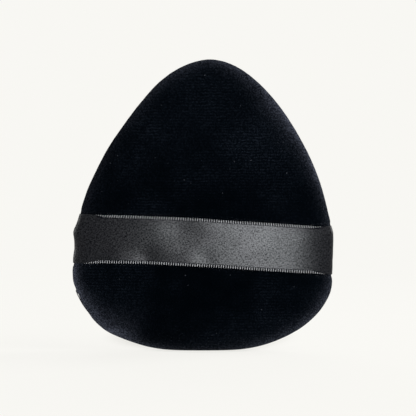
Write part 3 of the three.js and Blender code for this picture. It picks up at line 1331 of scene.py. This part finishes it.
    def nap(self, points: Array) -> tuple[Array, Array]:
        """Finds the painted light on the nap: lighter where the lamps fell on it, listed by bearing.

        Args:
            points: The cover's points, one row each.

        Returns:
            The painted light where the nap faces the lamps, and how far the rim bends the nap open,
            which also paints sheen there.
        """
        x, z = points[:, 0], points[:, 2]
        share = self.form.share_at(x, z)
        bearing = np.degrees(np.arctan2(z - self.form.widest, x)) % 360.0
        bearings, *columns = np.array(self.painted_light_by_bearing).T
        turned, opened_nap_and_sheen, depth = (np.interp(bearing, bearings, column) for column in columns)
        inward = np.maximum(self.form.inward(x, z), 0.0)
        start, reach = self.painted_light_rim_shares
        return turned * smooth((share - start) / reach), opened_nap_and_sheen * np.exp(-inward / depth)

    def build(self, finish: bpy.types.Material) -> bpy.types.Object:
        """Builds the cover and puts it on its body in place of its solid.

        Args:
            finish: Its material.

        Returns:
            The cover.
        """
        shape = self.outside()
        self.raise_pile(shape)
        join_rims(shape, self.lining())
        points = places_of(shape)
        cover = make_piece(f"{self.side}_velour", shape, finish)
        # painted light and the rim's painted sheen, for the velour material to read
        turned, opened_nap_and_sheen = self.nap(points)
        mark_points(cover, "turned", turned)
        mark_points(cover, "opened_nap_and_sheen", opened_nap_and_sheen)
        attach(cover, "puff")
        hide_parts(f"{self.side}_cover")
        return cover


@dataclass
class FoamCore:
    """The foam that fills the covers, with a slot round its edge for the seam allowances."""

    form: PuffForm
    inset: float = 0.0015
    slot_half: float = 0.0025
    slot_clearance: float = 0.0003
    steps: int = 24
    finer: int = 1
    cells: float = 0.00012
    cells_per_metre: float = 800.0
    seed: float = 11.0

    def lobe(self, face: Face) -> bmesh.types.BMesh:
        """Lays one face of the foam, and the side of the slot under it.

        Args:
            face: The side of the puff on which it lies.

        Returns:
            Its shape.
        """
        form = self.form
        rim, top = form.allowance_top, form.top(face) - self.inset
        last = (1.0 - ((self.slot_half - rim) / (top - rim)) ** 2) ** (1.0 / form.flatness)
        rings = LaidSheet.crown(form, self.steps, self.inset, rim, top, last)
        rings.append(Ring(1.0, form.allowance_inset + self.slot_clearance, self.slot_half))
        return LaidSheet(form, face, rings).make()

    def build(self, finish: bpy.types.Material) -> bpy.types.Object:
        """Builds the foam and puts it on its body in place of its solid.

        Args:
            finish: Its material.

        Returns:
            The foam.
        """
        shape = self.lobe(Face.BACK)
        join_rims(shape, self.lobe(Face.FRONT))
        shape = refined("foam_block", shape, self.finer)
        normals, points = normals_of(shape), places_of(shape)
        pits = np.minimum(lumps(points, self.cells_per_metre, self.seed), 0.0)
        place_all(shape, points + normals * (self.cells * pits)[:, None])
        foam = make_piece("foam_pad", shape, finish)
        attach(foam, "puff")
        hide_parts("foam_core")
        return foam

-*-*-

● Problem:
Once more, set down the full listing, verbatim.

● Exercise answer:
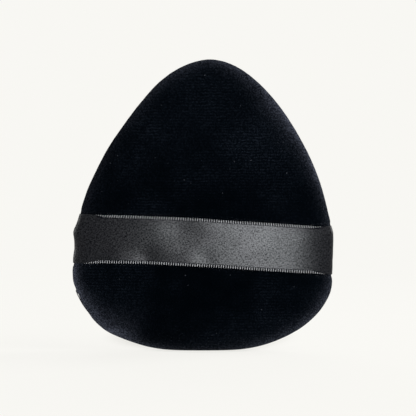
Write part 3 of the three.js and Blender code for this picture. It picks up at line 1331 of scene.py. This part finishes it.
    def nap(self, points: Array) -> tuple[Array, Array]:
        """Finds the painted light on the nap: lighter where the lamps fell on it, listed by bearing.

        Args:
            points: The cover's points, one row each.

        Returns:
            The painted light where the nap faces the lamps, and how far the rim bends the nap open,
            which also paints sheen there.
        """
        x, z = points[:, 0], points[:, 2]
        share = self.form.share_at(x, z)
        bearing = np.degrees(np.arctan2(z - self.form.widest, x)) % 360.0
        bearings, *columns = np.array(self.painted_light_by_bearing).T
        turned, opened_nap_and_sheen, depth = (np.interp(bearing, bearings, column) for column in columns)
        inward = np.maximum(self.form.inward(x, z), 0.0)
        start, reach = self.painted_light_rim_shares
        return turned * smooth((share - start) / reach), opened_nap_and_sheen * np.exp(-inward / depth)

    def build(self, finish: bpy.types.Material) -> bpy.types.Object:
        """Builds the cover and puts it on its body in place of its solid.

        Args:
            finish: Its material.

        Returns:
            The cover.
        """
        shape = self.outside()
        self.raise_pile(shape)
        join_rims(shape, self.lining())
        points = places_of(shape)
        cover = make_piece(f"{self.side}_velour", shape, finish)
        # painted light and the rim's painted sheen, for the velour material to read
        turned, opened_nap_and_sheen = self.nap(points)
        mark_points(cover, "turned", turned)
        mark_points(cover, "opened_nap_and_sheen", opened_nap_and_sheen)
        attach(cover, "puff")
        hide_parts(f"{self.side}_cover")
        return cover


@dataclass
class FoamCore:
    """The foam that fills the covers, with a slot round its edge for the seam allowances."""

    form: PuffForm
    inset: float = 0.0015
    slot_half: float = 0.0025
    slot_clearance: float = 0.0003
    steps: int = 24
    finer: int = 1
    cells: float = 0.00012
    cells_per_metre: float = 800.0
    seed: float = 11.0

    def lobe(self, face: Face) -> bmesh.types.BMesh:
        """Lays one face of the foam, and the side of the slot under it.

        Args:
            face: The side of the puff on which it lies.

        Returns:
            Its shape.
        """
        form = self.form
        rim, top = form.allowance_top, form.top(face) - self.inset
        last = (1.0 - ((self.slot_half - rim) / (top - rim)) ** 2) ** (1.0 / form.flatness)
        rings = LaidSheet.crown(form, self.steps, self.inset, rim, top, last)
        rings.append(Ring(1.0, form.allowance_inset + self.slot_clearance, self.slot_half))
        return LaidSheet(form, face, rings).make()

    def build(self, finish: bpy.types.Material) -> bpy.types.Object:
        """Builds the foam and puts it on its body in place of its solid.

        Args:
            finish: Its material.

        Returns:
            The foam.
        """
        shape = self.lobe(Face.BACK)
        join_rims(shape, self.lobe(Face.FRONT))
        shape = refined("foam_block", shape, self.finer)
        normals, points = normals_of(shape), places_of(shape)
        pits = np.minimum(lumps(points, self.cells_per_metre, self.seed), 0.0)
        place_all(shape, points + normals * (self.cells * pits)[:, None])
        foam = make_piece("foam_pad", shape, finish)
        attach(foam, "puff")
        hide_parts("foam_core")
        return foam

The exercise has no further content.